- **WHAT TO WORK ON**: Write out again, unaltered, the lines from the start through the line containing "applyModifier(piece, softer)".

+-------+

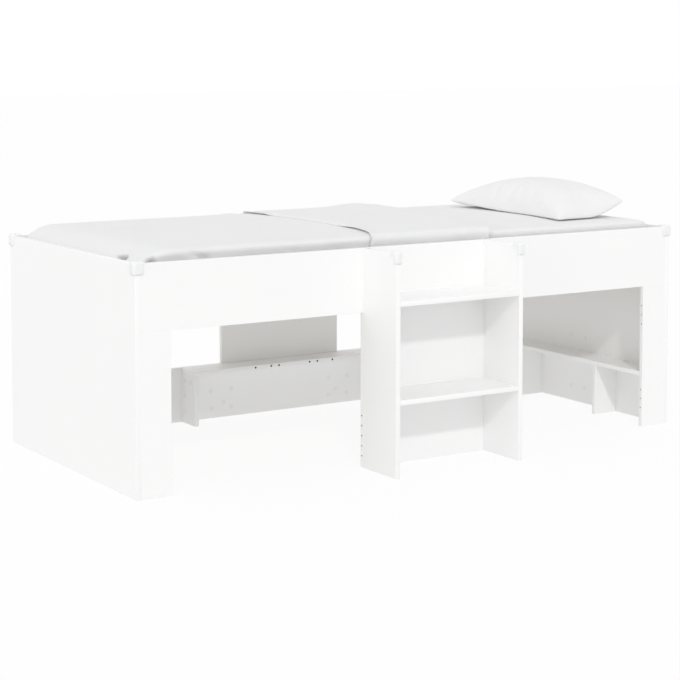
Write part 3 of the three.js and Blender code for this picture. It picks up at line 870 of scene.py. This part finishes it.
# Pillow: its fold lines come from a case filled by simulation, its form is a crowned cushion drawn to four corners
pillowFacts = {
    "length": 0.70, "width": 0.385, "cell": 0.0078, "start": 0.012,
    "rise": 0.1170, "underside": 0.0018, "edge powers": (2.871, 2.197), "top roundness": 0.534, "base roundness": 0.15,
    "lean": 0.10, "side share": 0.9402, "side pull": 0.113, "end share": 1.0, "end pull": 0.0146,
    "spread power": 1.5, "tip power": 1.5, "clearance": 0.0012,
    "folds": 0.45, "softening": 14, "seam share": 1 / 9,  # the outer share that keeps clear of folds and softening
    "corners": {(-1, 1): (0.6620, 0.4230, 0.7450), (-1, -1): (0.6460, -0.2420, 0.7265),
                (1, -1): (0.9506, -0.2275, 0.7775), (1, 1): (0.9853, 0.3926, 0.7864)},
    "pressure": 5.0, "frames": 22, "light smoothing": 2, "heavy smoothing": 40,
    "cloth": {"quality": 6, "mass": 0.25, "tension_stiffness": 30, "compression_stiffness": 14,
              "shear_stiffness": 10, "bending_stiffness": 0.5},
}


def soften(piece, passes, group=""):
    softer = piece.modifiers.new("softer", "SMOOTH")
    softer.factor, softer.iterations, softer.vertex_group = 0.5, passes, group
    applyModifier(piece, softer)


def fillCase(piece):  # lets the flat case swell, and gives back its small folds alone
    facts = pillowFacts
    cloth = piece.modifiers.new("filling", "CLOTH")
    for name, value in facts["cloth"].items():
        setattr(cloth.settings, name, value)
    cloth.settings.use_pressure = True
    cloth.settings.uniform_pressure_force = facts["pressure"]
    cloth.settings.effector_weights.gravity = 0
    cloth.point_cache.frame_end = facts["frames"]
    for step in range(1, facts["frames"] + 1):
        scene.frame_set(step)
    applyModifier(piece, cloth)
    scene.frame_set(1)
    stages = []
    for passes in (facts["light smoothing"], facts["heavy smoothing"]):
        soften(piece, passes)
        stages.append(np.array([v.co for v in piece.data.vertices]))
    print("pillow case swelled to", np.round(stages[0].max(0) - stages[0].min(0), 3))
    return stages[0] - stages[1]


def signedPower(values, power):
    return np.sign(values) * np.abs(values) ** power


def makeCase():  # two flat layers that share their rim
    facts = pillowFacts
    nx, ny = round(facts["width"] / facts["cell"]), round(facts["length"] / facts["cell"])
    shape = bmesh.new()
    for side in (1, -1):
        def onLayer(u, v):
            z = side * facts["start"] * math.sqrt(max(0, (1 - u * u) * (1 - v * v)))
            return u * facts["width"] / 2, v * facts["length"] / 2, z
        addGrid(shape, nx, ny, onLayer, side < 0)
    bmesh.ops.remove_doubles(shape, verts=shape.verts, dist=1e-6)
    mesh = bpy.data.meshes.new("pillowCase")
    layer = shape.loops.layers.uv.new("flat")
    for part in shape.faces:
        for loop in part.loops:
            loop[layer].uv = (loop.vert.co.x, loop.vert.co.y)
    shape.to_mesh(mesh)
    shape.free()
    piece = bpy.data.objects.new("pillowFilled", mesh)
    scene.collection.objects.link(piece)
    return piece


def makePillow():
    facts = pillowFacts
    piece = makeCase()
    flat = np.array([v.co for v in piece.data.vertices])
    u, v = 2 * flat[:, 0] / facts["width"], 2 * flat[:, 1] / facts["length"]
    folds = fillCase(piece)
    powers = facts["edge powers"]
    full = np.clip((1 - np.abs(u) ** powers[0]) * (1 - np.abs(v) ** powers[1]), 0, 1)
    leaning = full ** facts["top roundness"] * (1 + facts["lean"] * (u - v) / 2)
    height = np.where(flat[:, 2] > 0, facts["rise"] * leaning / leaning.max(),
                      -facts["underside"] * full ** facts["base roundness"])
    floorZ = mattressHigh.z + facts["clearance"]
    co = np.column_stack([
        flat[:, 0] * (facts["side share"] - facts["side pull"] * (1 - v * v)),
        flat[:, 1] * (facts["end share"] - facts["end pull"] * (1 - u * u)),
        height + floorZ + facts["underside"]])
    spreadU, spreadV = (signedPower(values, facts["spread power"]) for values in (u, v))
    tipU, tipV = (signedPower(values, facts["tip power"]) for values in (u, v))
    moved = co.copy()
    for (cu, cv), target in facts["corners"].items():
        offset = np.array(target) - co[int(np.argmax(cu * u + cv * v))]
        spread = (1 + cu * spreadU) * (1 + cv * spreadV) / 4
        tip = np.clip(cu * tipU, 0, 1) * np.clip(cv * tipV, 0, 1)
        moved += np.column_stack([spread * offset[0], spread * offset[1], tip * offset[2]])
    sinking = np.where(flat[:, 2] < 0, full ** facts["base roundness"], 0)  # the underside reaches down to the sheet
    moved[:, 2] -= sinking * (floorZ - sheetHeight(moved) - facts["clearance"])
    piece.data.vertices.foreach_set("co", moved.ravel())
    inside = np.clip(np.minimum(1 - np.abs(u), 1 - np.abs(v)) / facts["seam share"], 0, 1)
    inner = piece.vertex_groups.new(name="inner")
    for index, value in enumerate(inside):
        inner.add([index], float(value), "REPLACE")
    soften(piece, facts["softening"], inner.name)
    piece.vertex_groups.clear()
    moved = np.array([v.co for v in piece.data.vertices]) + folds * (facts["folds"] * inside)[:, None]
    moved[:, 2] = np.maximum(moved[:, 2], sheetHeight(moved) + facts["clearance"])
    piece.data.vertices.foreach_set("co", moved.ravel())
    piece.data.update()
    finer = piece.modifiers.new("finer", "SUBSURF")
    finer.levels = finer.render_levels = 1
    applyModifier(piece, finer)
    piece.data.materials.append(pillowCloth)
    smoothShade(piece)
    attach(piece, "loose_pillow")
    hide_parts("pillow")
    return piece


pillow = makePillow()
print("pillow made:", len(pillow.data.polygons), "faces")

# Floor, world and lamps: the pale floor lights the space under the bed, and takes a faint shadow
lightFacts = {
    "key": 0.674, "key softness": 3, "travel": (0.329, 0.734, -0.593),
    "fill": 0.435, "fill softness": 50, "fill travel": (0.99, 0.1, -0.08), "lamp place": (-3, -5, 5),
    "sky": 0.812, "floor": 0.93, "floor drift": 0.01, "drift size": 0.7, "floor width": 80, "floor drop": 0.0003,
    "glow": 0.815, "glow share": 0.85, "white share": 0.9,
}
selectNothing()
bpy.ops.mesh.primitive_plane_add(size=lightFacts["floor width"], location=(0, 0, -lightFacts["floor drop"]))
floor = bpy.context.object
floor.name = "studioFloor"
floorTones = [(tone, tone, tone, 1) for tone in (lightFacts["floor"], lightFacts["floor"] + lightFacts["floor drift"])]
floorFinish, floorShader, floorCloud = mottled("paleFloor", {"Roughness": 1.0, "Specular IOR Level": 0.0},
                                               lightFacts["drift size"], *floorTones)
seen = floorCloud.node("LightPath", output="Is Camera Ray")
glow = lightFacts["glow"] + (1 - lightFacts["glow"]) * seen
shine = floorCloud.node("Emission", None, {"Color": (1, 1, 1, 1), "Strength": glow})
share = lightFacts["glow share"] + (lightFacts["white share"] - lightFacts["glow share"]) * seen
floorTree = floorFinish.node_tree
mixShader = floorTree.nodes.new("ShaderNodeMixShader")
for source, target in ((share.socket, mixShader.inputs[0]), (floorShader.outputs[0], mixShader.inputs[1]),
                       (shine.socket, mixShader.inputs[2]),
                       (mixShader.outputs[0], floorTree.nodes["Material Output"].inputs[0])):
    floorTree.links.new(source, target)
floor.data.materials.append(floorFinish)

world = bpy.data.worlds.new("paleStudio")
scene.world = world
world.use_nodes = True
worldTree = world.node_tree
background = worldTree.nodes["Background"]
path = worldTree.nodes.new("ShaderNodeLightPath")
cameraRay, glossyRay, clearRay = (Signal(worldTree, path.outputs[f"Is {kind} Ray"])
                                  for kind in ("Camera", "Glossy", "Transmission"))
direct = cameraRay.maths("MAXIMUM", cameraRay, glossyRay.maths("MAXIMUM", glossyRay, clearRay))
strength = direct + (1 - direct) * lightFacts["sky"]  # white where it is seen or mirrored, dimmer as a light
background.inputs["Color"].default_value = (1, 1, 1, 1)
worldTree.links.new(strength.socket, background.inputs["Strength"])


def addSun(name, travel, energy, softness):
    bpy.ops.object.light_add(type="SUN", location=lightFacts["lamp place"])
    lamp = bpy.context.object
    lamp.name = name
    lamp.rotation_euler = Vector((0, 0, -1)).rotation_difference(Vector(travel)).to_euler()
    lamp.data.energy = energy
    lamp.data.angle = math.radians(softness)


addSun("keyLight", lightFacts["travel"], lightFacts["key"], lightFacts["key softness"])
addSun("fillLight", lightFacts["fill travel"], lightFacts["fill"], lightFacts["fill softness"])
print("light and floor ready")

+-------+

- **TASK RESPONSE**:
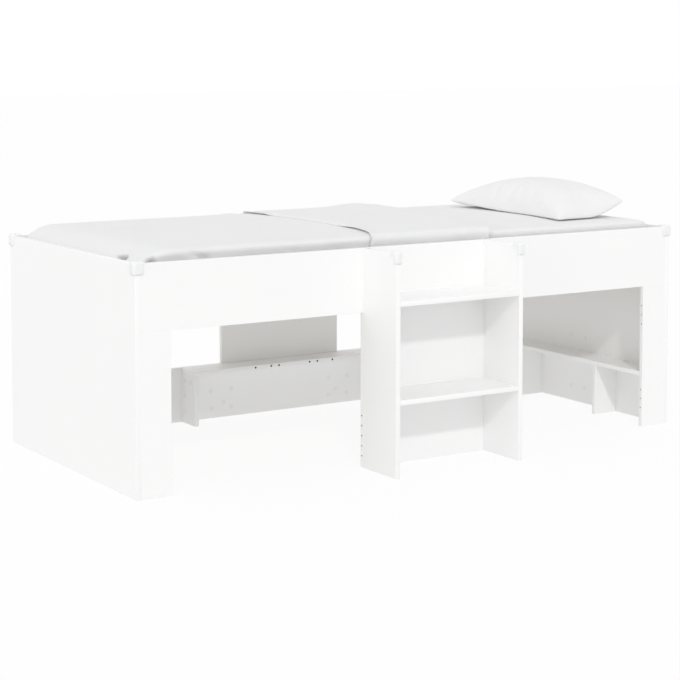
Write part 3 of the three.js and Blender code for this picture. It picks up at line 870 of scene.py. This part finishes it.
# Pillow: its fold lines come from a case filled by simulation, its form is a crowned cushion drawn to four corners
pillowFacts = {
    "length": 0.70, "width": 0.385, "cell": 0.0078, "start": 0.012,
    "rise": 0.1170, "underside": 0.0018, "edge powers": (2.871, 2.197), "top roundness": 0.534, "base roundness": 0.15,
    "lean": 0.10, "side share": 0.9402, "side pull": 0.113, "end share": 1.0, "end pull": 0.0146,
    "spread power": 1.5, "tip power": 1.5, "clearance": 0.0012,
    "folds": 0.45, "softening": 14, "seam share": 1 / 9,  # the outer share that keeps clear of folds and softening
    "corners": {(-1, 1): (0.6620, 0.4230, 0.7450), (-1, -1): (0.6460, -0.2420, 0.7265),
                (1, -1): (0.9506, -0.2275, 0.7775), (1, 1): (0.9853, 0.3926, 0.7864)},
    "pressure": 5.0, "frames": 22, "light smoothing": 2, "heavy smoothing": 40,
    "cloth": {"quality": 6, "mass": 0.25, "tension_stiffness": 30, "compression_stiffness": 14,
              "shear_stiffness": 10, "bending_stiffness": 0.5},
}


def soften(piece, passes, group=""):
    softer = piece.modifiers.new("softer", "SMOOTH")
    softer.factor, softer.iterations, softer.vertex_group = 0.5, passes, group
    applyModifier(piece, softer)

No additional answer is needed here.